**EXERCISE REQUIREMENTS**: Review the material and extract every line in which the word "frame" occurs.

**SUPPLIED INFORMATION**:
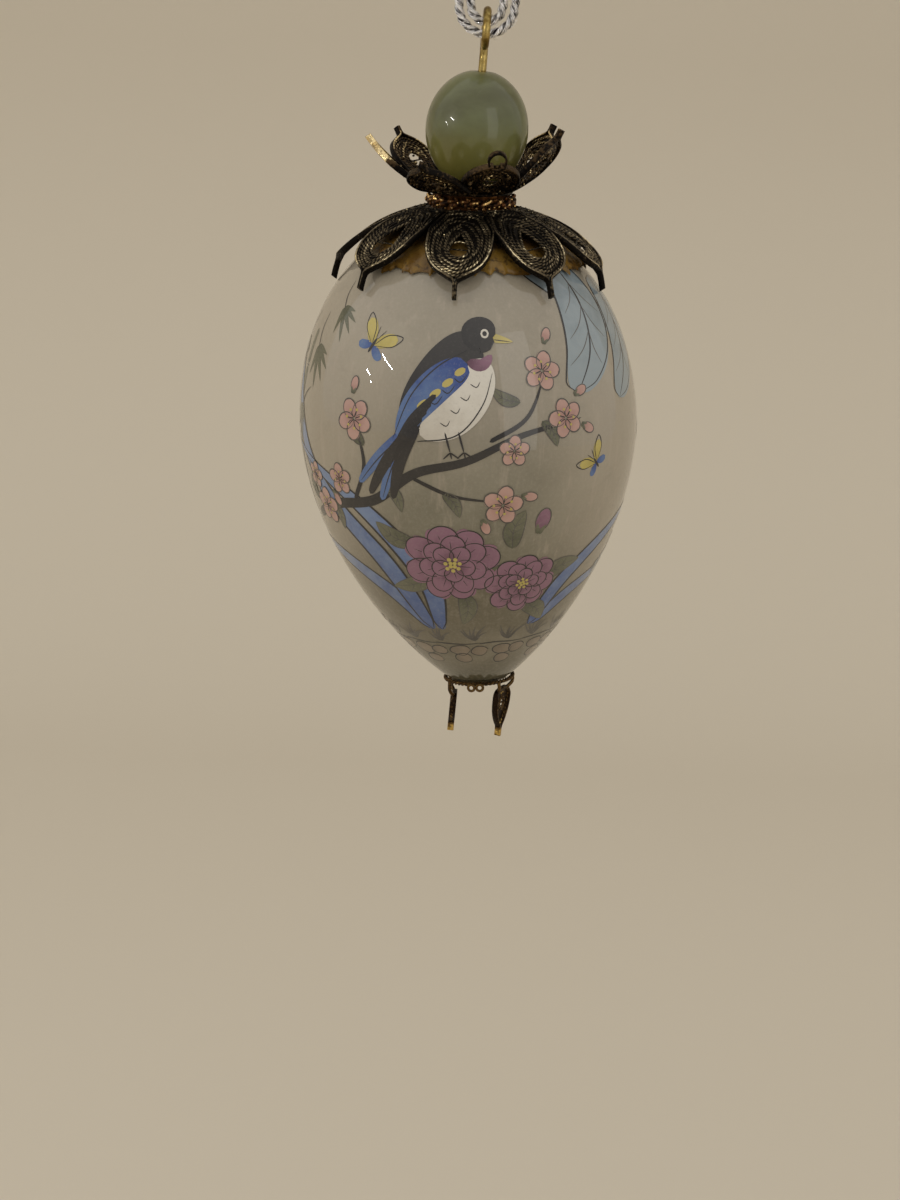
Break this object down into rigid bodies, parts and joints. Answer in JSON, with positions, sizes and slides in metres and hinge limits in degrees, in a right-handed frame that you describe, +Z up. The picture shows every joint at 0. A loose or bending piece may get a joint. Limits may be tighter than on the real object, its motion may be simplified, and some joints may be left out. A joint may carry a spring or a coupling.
{
  "type": "hanging glass egg ornament",
  "caption": "Hollow glass egg painted on its inner wall, hung by an eye pin and a doubled cord, with a stone bead in a filigree cup, a petalled filigree cap and a small wire foot cap.",
  "frame": {"origin": "top of the knot in the cord, the point that the ornament is hung from", "axes": "+Z up, -Y towards the viewer, +X to the viewer's right"},
  "size_m": [0.045, 0.045, 0.1134],
  "materials": {
    "silver_cord": "metallic twisted cord",
    "bright_brass": "polished, slightly tarnished",
    "aged_brass": "antiqued dark with worn gold edges",
    "red_brass": "reddish twisted wire",
    "green_stone": "polished translucent grey-green stone",
    "milky_glass": "clear gloss over a milky painted inner wall",
    "amber_adhesive": "aged amber adhesive"
  },
  "bodies": {
    "hanger": {"cord_outer_turn": "silver_cord", "cord_inner_turn": "silver_cord", "cord_knot": "silver_cord"},
    "ornament": {"eye_pin": "bright_brass", "filigree_cup": "aged_brass", "rope_collar": "red_brass", "collar_adhesive": "amber_adhesive", "filigree_cap": "aged_brass", "adhesive_bed": "amber_adhesive", "glass_egg": "milky_glass", "foot_adhesive": "amber_adhesive", "foot_cap": "aged_brass"},
    "bead": {"stone_bead": "green_stone"}
  },
  "joints": [
    {"name": "eye_swing", "type": "hinge", "parent": "hanger", "child": "ornament", "pos_m": [0, 0, -0.01925], "axis": [1, 0, 0], "range_deg": [-60, 60]},
    {"name": "bead_spin", "type": "hinge", "parent": "ornament", "child": "bead", "pos_m": [-0.00057, 0, -0.03194], "axis": [0.045, 0, 0.999], "continuous": true}
  ]
}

**COMPLETE OUTPUT**:
Break this object down into rigid bodies, parts and joints. Answer in JSON, with positions, sizes and slides in metres and hinge limits in degrees, in a right-handed frame that you describe, +Z up. The picture shows every joint at 0. A loose or bending piece may get a joint. Limits may be tighter than on the real object, its motion may be simplified, and some joints may be left out. A joint may carry a spring or a coupling.
  "frame": {"origin": "top of the knot in the cord, the point that the ornament is hung from", "axes": "+Z up, -Y towards the viewer, +X to the viewer's right"},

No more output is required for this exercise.